>>>
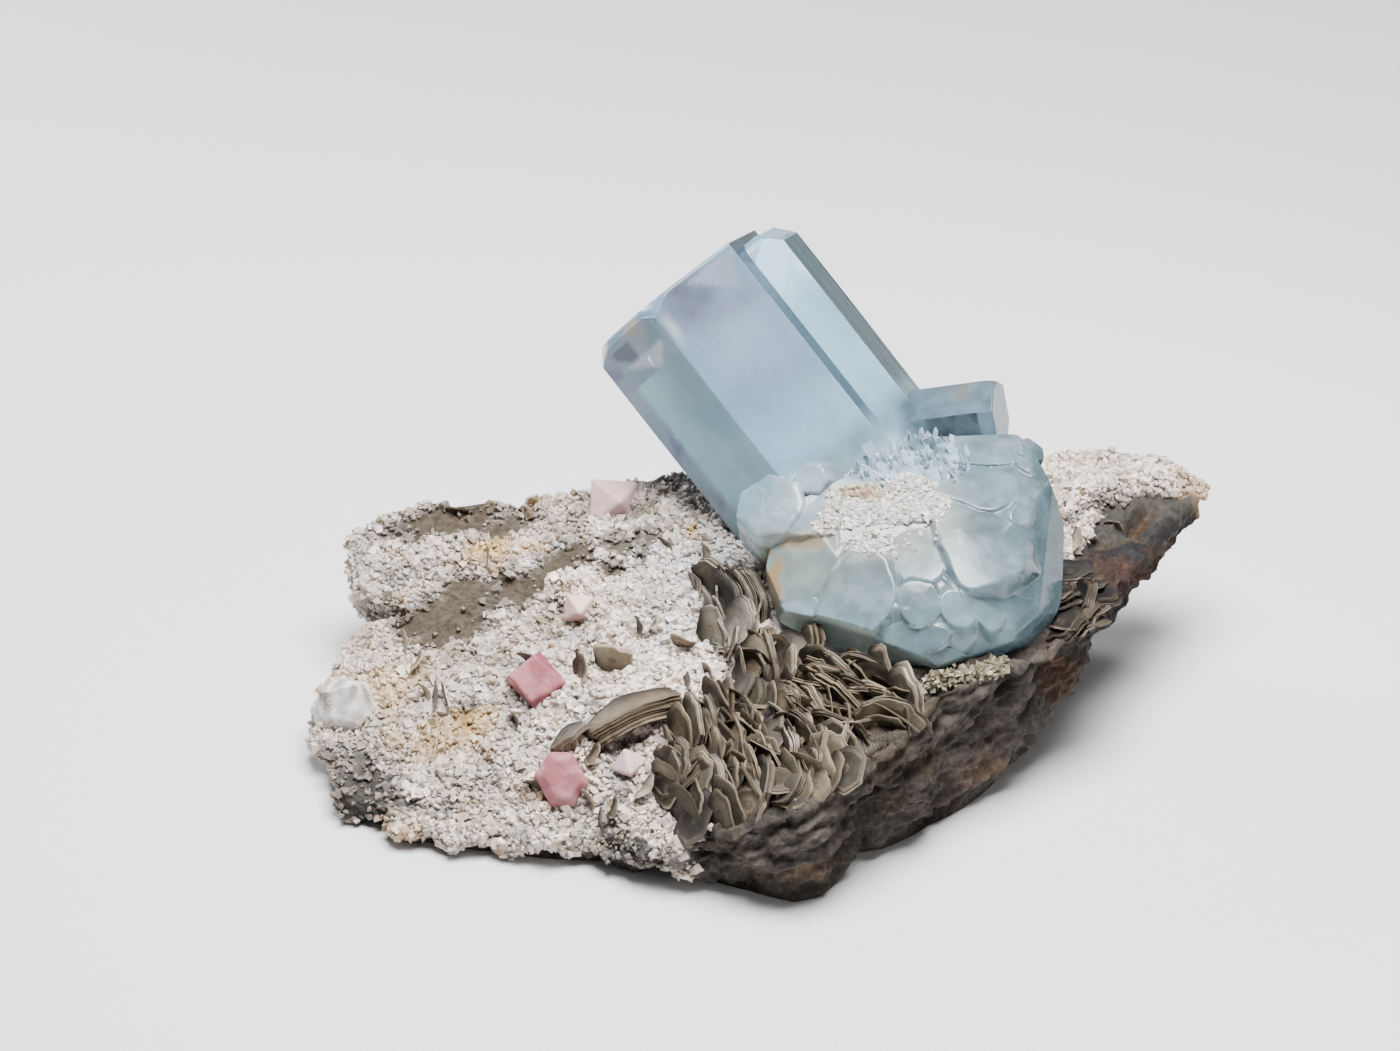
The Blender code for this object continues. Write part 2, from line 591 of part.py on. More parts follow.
def main():
    """Build every piece."""
    clear_scene()
    home = new_collection("aquamarine_specimen")
    cutters = new_collection("cutters")
    stone = {name: new_material(name) for name in MATERIALS}

    rock = add_piece("matrix_rock", rock_block(), home, stone["matrix_stone"])
    rock_clearance = add_cutter("rock_clearance", rock_block(GAP), cutters)
    gem_clearance = cutter_group("gem_clearance", aquamarine_blocks(GAP), cutters)

    blocks = aquamarine_blocks(0.0)
    gem = add_piece("aquamarine_crystal", blocks[0], home, stone["aquamarine"])
    boolean(gem, "UNION", cutter_group("gem_blocks", blocks[1:], cutters))
    boolean(gem, "DIFFERENCE", rock_clearance)

    mica = stone["mica"]
    micas = [
        mica_group("mica_rosette", ROSETTE_BOOKS, ROSETTE_FOOT, home, cutters, mica),
        mica_group("mica_fan", FAN_BOOKS, FAN_FOOT, home, cutters, mica),
        mica_group("mica_cluster_right", RIGHT_BOOKS, RIGHT_FOOT, home, cutters, mica),
    ]
    single_books = {
        "mica_long_book": (LONG_BOOK, LONG_BOOK_THICKNESS),
        "mica_small_book": (SMALL_BOOK, BOOK_THICKNESS),
        "mica_curl_left": (LEFT_CURL, BOOK_THICKNESS),
        "mica_curl_right": (RIGHT_CURL, BOOK_THICKNESS),
    }
    for name, (book, thickness) in single_books.items():
        micas.append(add_piece(name, book_block(book, thickness), home, mica))
    for piece in micas[:3]:
        boolean(piece, "DIFFERENCE", gem_clearance)

    small = [
        add_piece(name, octahedron_block(*values), home, stone["pink_crystal"])
        for name, values in PINK_OCTAHEDRA.items()
    ]
    small.append(add_piece("pink_crystal_upper", tablet_block(), home, stone["pink_crystal"]))
    small.append(add_piece("clear_crystal", clear_block(), home, stone["clear_crystal"]))
    for piece in micas + small:
        boolean(piece, "DIFFERENCE", rock_clearance)

    pieces = [rock, gem] + micas + small
    centre_over_origin(pieces, list(home.all_objects) + list(cutters.all_objects))


main()
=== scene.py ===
# %% [markdown]
# # An aquamarine specimen on its matrix
#
# The real thing is a hand-sized slab of grey rock crusted with sugary white albite.
# On it stand pale blue aquamarine crystals, a rosette of brown mica books and a few
# pink crystals.  The solids (sizes, places and what touches what) come from the frame;
# this file gives every piece its surface, grain and colour.
#
# All lengths below are millimetres in the working frame of the solids: +X right,
# +Y away from the front, +Z up.  One constant, `SHIFT`, takes them to the frame.

# %% Open the frame
import math

import bmesh
import bpy
import numpy as np
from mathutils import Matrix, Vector


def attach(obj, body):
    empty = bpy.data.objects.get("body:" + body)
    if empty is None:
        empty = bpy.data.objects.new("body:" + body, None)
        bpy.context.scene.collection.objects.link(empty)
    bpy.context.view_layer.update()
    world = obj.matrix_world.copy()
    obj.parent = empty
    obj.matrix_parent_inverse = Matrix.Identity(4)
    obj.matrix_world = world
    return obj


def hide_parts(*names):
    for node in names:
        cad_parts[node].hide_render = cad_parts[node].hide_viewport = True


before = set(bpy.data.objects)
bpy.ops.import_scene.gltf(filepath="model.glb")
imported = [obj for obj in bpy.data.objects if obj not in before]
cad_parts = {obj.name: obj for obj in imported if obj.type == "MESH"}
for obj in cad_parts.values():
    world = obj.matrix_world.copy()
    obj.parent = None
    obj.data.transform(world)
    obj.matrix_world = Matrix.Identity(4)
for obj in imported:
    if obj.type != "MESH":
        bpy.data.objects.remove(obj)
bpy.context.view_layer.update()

MM = 0.001
SHIFT = np.array((-11.38, 7.68, 0.0))
print("solids:", sorted(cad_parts))

# %% [markdown]
# ## The front as a drawing board
#
# A crystal cluster is easiest to set out the way a collector looks at it: face on,
# from 30 degrees above.  So most places are given as *across*, *rise* and *out* in
# a frame that is tilted back by 30 degrees, and one function turns them to X, Y, Z.

# %% The tilted drawing board
BOARD_ORIGIN = np.array((0.0, 0.0, 35.0))
BOARD_LIFT = math.radians(30.0)
ACROSS = np.array((1.0, 0.0, 0.0))
RISE = np.array((0.0, math.sin(BOARD_LIFT), math.cos(BOARD_LIFT)))
OUT = np.array((0.0, -math.cos(BOARD_LIFT), math.sin(BOARD_LIFT)))


def board(across, rise, out):
    """Working-frame points: origin + across * ACROSS + rise * RISE + out * OUT."""
    a, r, o = (np.asarray(part, float)[..., None] for part in (across, rise, out))
    return BOARD_ORIGIN + a * ACROSS + r * RISE + o * OUT


def unit(vectors):
    """Vectors divided by their length, along the last axis."""
    return vectors / np.linalg.norm(vectors, axis=-1, keepdims=True)


def heading(degrees):
    """Direction in the board's plane: cos * ACROSS + sin * RISE."""
    turn = np.radians(degrees)
    return np.cos(turn)[..., None] * ACROSS + np.sin(turn)[..., None] * RISE


def full_turn(count):
    """Angles of even steps round a full turn."""
    return np.linspace(0, 2 * math.pi, count, endpoint=False)


print("the board faces", OUT.round(2))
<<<
** What is asked **
From the line with "pieces = [rock, gem] + micas + small" through the line with "in imported if", repeat every line exactly, both ends included, and nothing outside that range.

** Output of the task **
    pieces = [rock, gem] + micas + small
    centre_over_origin(pieces, list(home.all_objects) + list(cutters.all_objects))


main()
=== scene.py ===
# %% [markdown]
# # An aquamarine specimen on its matrix
#
# The real thing is a hand-sized slab of grey rock crusted with sugary white albite.
# On it stand pale blue aquamarine crystals, a rosette of brown mica books and a few
# pink crystals.  The solids (sizes, places and what touches what) come from the frame;
# this file gives every piece its surface, grain and colour.
#
# All lengths below are millimetres in the working frame of the solids: +X right,
# +Y away from the front, +Z up.  One constant, `SHIFT`, takes them to the frame.

# %% Open the frame
import math

import bmesh
import bpy
import numpy as np
from mathutils import Matrix, Vector


def attach(obj, body):
    empty = bpy.data.objects.get("body:" + body)
    if empty is None:
        empty = bpy.data.objects.new("body:" + body, None)
        bpy.context.scene.collection.objects.link(empty)
    bpy.context.view_layer.update()
    world = obj.matrix_world.copy()
    obj.parent = empty
    obj.matrix_parent_inverse = Matrix.Identity(4)
    obj.matrix_world = world
    return obj


def hide_parts(*names):
    for node in names:
        cad_parts[node].hide_render = cad_parts[node].hide_viewport = True


before = set(bpy.data.objects)
bpy.ops.import_scene.gltf(filepath="model.glb")
imported = [obj for obj in bpy.data.objects if obj not in before]
cad_parts = {obj.name: obj for obj in imported if obj.type == "MESH"}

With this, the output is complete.